Some communities that find themselves in the path of the wind and solar industries say this is too high a price to pay for an uncertain benefit. Energy analyst Robert Bryce keeps a database of more than 600 local communities that have opposed wind and solar installations across the United States to date.

“This idea that we can save the environment by carpeting the rural landscape with oceans of solar panels and forests of wind turbines—it boggles the mind how climate activists can justify this,” he told The Epoch Times.

To subdue local resistance, some states, most recently Michigan, are writing new laws that prevent local communities from blocking wind and solar projects. However, some in the Western states say they still expect significant pushback to the BLM plan.

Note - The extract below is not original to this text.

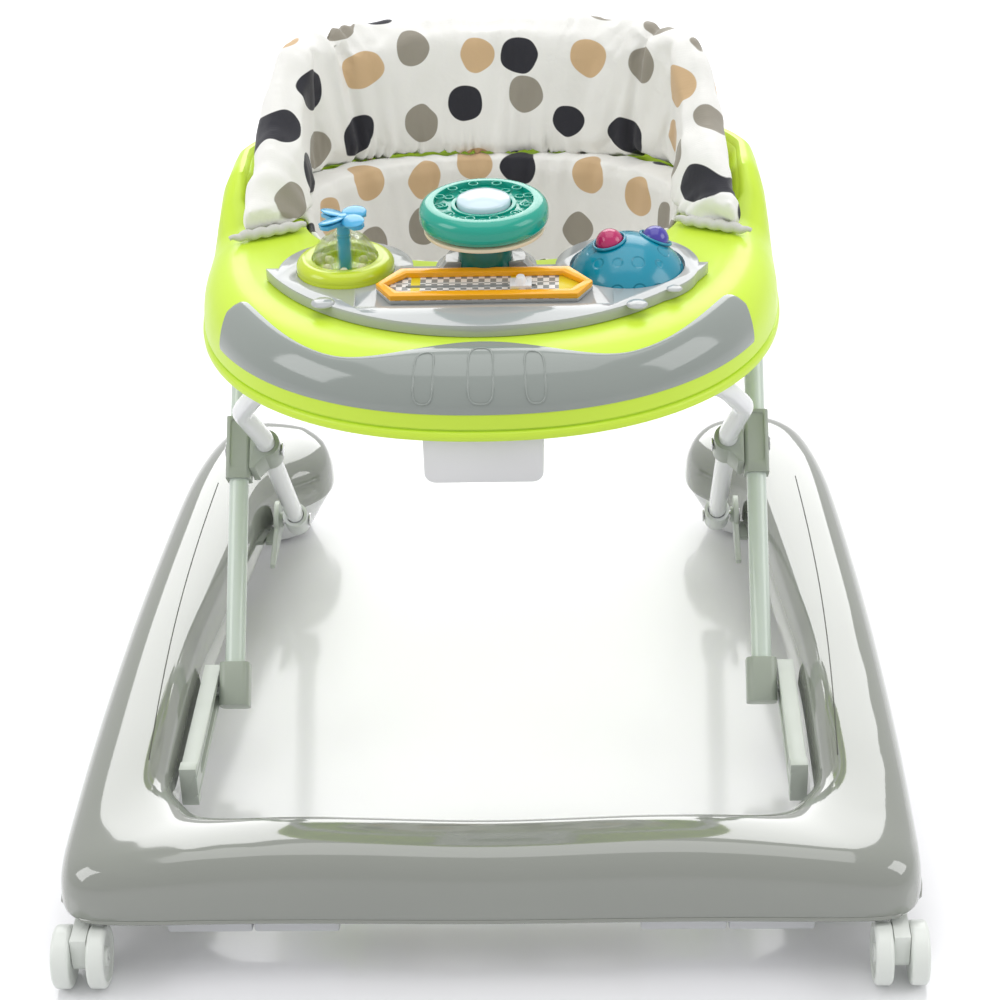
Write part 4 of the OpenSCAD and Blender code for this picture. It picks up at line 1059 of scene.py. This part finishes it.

“It’s definitely going to impact wildlife,” Mr. Hoyt said. And not only an impact on species that live in the designated solar zones but also on those that migrate through them.

There’s definitely going to be conflicts with ranchers, there could be conflicts with access to public lands depending on where it’s built, and there could be potential conflicts with the mining industry,” he said.

“States didn’t really have a say in the goals in the first place, which I think is disconcerting because the states represent the citizens.”

A solar farm sits next to a housing development in Columbia, Mo., on March 15, 2023. The Biden administration wants the United States to generate 100 percent “renewable” electricity by 2035. (Brendan Smialowski/AFP via Getty Images)

From Multi-Use to Single-Use

One of the prime target states for solar development is Nevada, both because of the amount of sunlight it receives and because of its proximity to California and Las Vegas, with their ever-expanding demands for electricity.

The federal government owns 85 percent of Nevada’s land, most of which is desert, but residents dispute the notion that it is devoid of wildlife and say they are concerned about the sheer scale of BLM’s solar plan.

“Nevada is hard-rock mining country,” Andy Rieber, a public lands consultant residing in Nevada, told The Epoch Times, “but the average footprint in Nevada for mining disturbance is less than 1,000 acres.